→ Data supplied:
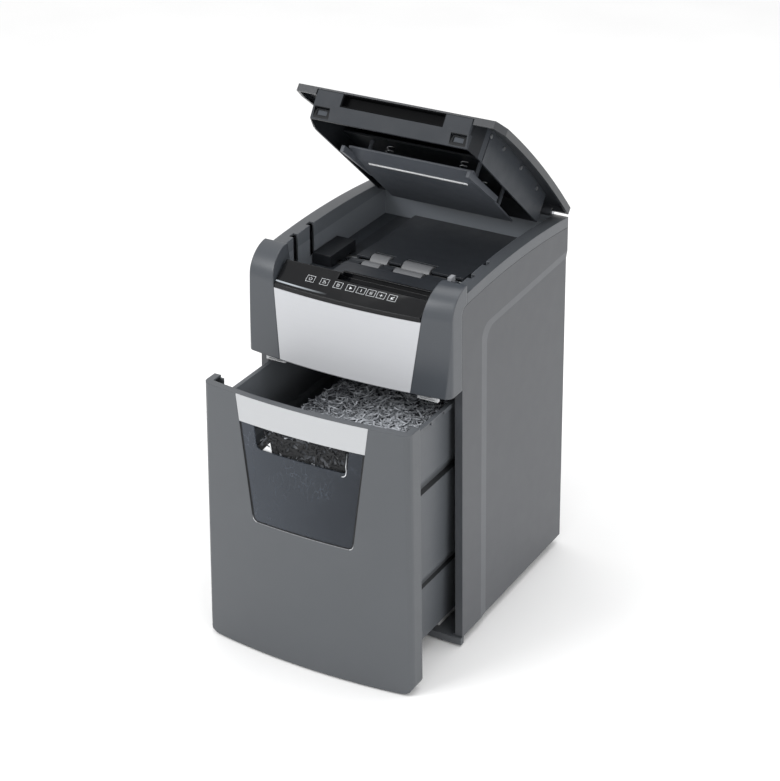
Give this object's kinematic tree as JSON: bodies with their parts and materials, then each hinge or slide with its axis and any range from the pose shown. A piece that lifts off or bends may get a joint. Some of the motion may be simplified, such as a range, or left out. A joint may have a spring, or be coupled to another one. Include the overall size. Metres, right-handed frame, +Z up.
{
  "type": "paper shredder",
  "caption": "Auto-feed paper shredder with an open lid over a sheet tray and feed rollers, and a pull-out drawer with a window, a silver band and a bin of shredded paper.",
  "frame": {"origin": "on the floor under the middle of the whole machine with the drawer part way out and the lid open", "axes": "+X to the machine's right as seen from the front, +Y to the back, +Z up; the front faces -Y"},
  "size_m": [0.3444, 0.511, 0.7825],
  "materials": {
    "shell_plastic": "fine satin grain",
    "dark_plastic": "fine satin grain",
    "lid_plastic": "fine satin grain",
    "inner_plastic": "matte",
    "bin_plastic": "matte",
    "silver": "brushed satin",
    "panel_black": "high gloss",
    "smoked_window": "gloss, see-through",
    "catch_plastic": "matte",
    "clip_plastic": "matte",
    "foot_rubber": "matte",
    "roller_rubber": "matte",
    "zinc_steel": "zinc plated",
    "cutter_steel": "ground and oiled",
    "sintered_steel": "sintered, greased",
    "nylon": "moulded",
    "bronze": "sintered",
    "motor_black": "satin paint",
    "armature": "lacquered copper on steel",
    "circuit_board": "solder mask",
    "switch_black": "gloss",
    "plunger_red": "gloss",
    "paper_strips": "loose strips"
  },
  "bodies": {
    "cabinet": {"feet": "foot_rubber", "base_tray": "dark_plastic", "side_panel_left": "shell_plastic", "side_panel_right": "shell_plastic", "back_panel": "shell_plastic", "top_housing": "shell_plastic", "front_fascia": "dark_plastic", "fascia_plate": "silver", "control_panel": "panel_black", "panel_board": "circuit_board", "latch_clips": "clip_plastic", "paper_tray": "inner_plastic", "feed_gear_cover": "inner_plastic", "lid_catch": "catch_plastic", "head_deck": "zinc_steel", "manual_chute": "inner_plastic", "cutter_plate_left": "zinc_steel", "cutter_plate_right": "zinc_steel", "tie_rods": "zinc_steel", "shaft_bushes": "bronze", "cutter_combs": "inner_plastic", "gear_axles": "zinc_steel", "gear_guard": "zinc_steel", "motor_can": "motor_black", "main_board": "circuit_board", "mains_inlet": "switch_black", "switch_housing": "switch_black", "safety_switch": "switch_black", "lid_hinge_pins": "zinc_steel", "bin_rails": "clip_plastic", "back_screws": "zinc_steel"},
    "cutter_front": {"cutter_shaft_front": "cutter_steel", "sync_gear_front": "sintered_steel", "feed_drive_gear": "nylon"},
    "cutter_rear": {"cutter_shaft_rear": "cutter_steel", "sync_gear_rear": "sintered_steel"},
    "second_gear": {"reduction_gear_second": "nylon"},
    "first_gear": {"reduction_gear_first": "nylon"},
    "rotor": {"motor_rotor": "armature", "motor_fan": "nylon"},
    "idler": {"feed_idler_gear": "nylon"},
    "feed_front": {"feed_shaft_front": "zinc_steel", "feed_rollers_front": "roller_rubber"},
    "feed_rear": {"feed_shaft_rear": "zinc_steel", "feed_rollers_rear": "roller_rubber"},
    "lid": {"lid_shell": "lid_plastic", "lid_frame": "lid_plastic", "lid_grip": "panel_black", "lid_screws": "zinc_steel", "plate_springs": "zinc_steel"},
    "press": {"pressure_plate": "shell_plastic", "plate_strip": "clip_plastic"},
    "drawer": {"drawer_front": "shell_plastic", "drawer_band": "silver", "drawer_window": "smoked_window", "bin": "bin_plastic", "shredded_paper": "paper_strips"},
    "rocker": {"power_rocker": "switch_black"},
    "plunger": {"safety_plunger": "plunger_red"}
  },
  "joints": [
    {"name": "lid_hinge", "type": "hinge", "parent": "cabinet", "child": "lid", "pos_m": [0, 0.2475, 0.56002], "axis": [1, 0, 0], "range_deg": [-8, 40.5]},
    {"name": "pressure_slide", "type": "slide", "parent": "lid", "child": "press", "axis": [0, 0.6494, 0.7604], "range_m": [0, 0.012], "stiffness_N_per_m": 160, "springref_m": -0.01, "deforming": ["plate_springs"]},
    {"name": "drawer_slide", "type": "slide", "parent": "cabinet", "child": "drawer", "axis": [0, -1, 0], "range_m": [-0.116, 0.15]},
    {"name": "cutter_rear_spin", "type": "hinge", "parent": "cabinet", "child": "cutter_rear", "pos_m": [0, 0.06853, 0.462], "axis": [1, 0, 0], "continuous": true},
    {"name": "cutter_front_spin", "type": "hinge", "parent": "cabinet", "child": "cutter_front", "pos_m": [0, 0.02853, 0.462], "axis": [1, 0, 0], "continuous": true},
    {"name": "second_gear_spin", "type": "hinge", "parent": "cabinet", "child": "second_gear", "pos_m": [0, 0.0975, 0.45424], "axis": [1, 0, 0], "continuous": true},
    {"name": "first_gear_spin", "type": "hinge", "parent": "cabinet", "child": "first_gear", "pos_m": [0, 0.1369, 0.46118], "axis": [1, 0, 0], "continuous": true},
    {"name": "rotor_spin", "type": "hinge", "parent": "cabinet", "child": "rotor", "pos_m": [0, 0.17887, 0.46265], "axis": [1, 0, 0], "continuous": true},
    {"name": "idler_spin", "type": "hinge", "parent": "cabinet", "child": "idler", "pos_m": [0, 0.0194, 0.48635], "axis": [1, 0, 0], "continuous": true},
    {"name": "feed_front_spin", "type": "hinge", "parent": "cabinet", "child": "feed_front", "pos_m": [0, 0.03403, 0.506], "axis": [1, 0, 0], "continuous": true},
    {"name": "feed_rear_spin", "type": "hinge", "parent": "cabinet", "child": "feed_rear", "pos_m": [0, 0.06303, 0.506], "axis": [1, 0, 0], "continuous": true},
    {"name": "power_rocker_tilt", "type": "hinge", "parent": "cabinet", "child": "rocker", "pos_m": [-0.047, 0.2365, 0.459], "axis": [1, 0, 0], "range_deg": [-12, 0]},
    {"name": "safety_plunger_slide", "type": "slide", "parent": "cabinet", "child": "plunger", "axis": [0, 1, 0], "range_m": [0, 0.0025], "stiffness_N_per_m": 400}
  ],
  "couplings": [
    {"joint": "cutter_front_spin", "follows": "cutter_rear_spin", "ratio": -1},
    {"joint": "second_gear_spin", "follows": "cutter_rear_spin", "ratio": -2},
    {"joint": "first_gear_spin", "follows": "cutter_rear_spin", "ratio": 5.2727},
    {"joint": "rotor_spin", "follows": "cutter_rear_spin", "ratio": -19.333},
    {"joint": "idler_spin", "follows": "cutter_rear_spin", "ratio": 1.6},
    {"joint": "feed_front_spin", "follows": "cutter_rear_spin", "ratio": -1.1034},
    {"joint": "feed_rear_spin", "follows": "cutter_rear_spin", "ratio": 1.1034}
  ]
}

==

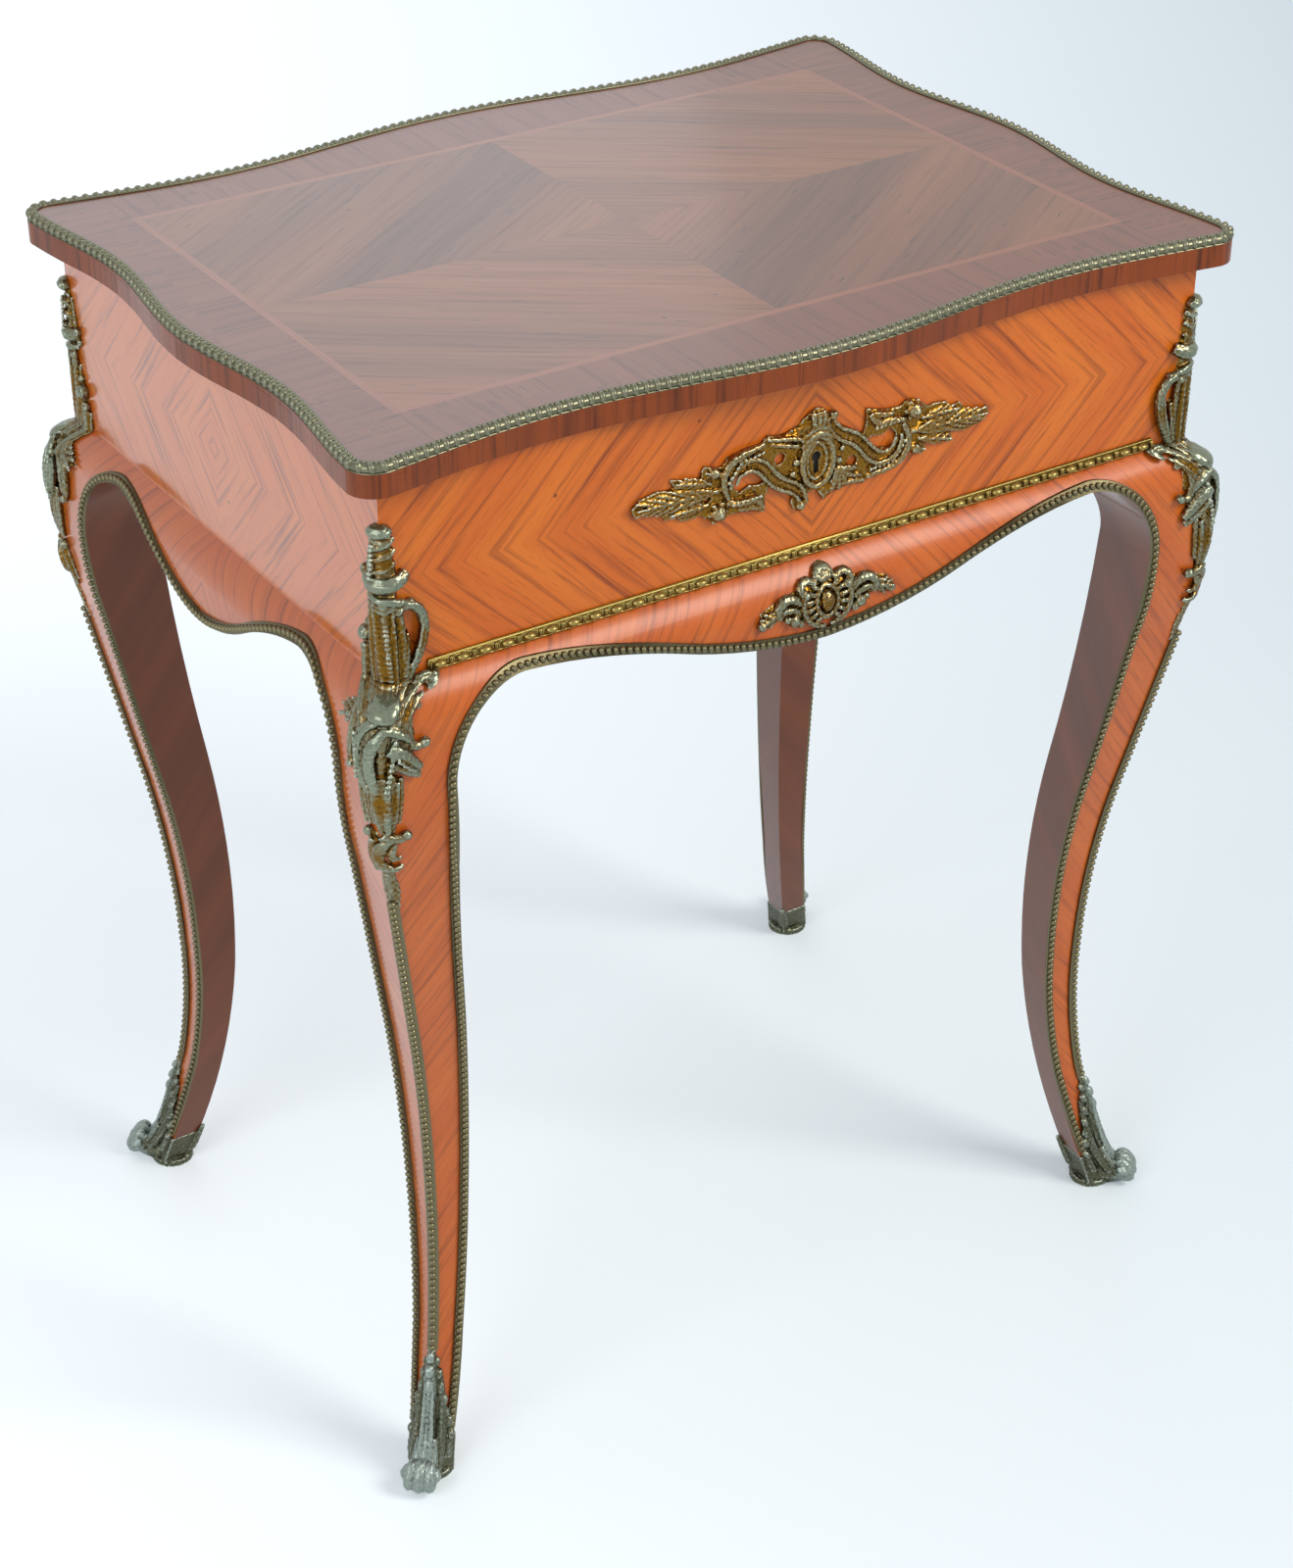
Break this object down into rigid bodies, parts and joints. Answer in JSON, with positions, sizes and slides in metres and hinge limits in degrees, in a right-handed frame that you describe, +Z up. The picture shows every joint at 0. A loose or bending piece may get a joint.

→ Job: Pull out every line of the records above that contains the word "piece".

→ The solution:
Give this object's kinematic tree as JSON: bodies with their parts and materials, then each hinge or slide with its axis and any range from the pose shown. A piece that lifts off or bends may get a joint. Some of the motion may be simplified, such as a range, or left out. A joint may have a spring, or be coupled to another one. Include the overall size. Metres, right-handed frame, +Z up.
Break this object down into rigid bodies, parts and joints. Answer in JSON, with positions, sizes and slides in metres and hinge limits in degrees, in a right-handed frame that you describe, +Z up. The picture shows every joint at 0. A loose or bending piece may get a joint.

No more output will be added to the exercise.